In summer 2006, Niederhauser was appointed to fill Mansell's seat when he retired.

That November, he spent more than $250,000 campaigning for the seat — $139,000 of his own money — a huge amount in his bid to woo fewer than 23,000 voters, and beat Democratic state Rep. Trisha Beck by nearly 1,100 votes.

As a senator, Niederhauser is best known for sponsoring legislation creating a state transparency website, which allows people to search for government expenditures, and new performance notes aimed at measuring the effectiveness of new state programs.

Both measures were supported by the American Legislative Exchange Council, a conservative, business-backed group of lawmakers. Niederhauser is the state chairman for the group and sits on its executive board.

At the group's convention last summer, he presented a resolution — embraced by Reynolds Tobacco Co. — recommending a lower tax rate for smokeless tobacco than for cigarettes and hosted a discussion on research, sponsored by the tobacco company, focused on the relative safety of smokeless tobacco.

"Our concern with his bills was always, because of his involvement with ALEC, whether they're proposed from a need in Utah and a constituent request or as part of a corporate agenda," says Mary Ann Martindale, executive director of the progressive group Alliance For A Better Utah.

Green streak • Niederhauser is a strident defender of free markets and federalism and favors limited government. But his time spent outdoors has also given him an appreciation of the environment, a green streak that isn't necessarily common among his Republican colleagues.

"I ride my bicycle on Wasatch Boulevard a lot and even in the summer you can sense it, or we'll climb Grandeur Peak during the winter and its like a cloud sitting in the valley," Niederhauser says. "So you see first-hand the environment and I'm a little closer to the environment because of it."

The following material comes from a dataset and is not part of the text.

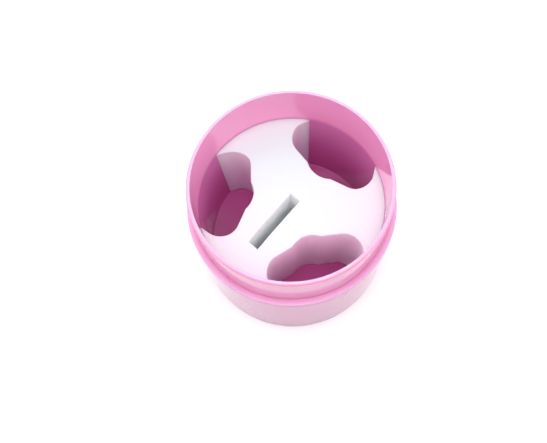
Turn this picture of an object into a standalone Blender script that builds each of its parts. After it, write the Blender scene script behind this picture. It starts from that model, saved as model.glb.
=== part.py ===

As president, Niederhauser is focusing on four goals — increasing government transparency, encouraging departments to work together more effectively, developing a budgeting process tied to the outcome of various programs, and thinking about issues long-term.

"I want to see us less reactive," Niederhauser says. "Where are we headed on transportation? What's public ed going to look like in 10 years? Let's start moving toward that now and stop passing bills that distract us from that objective."

His other goal is to wrap up the session early — by 6 p.m. on the last night, so he can go night skiing.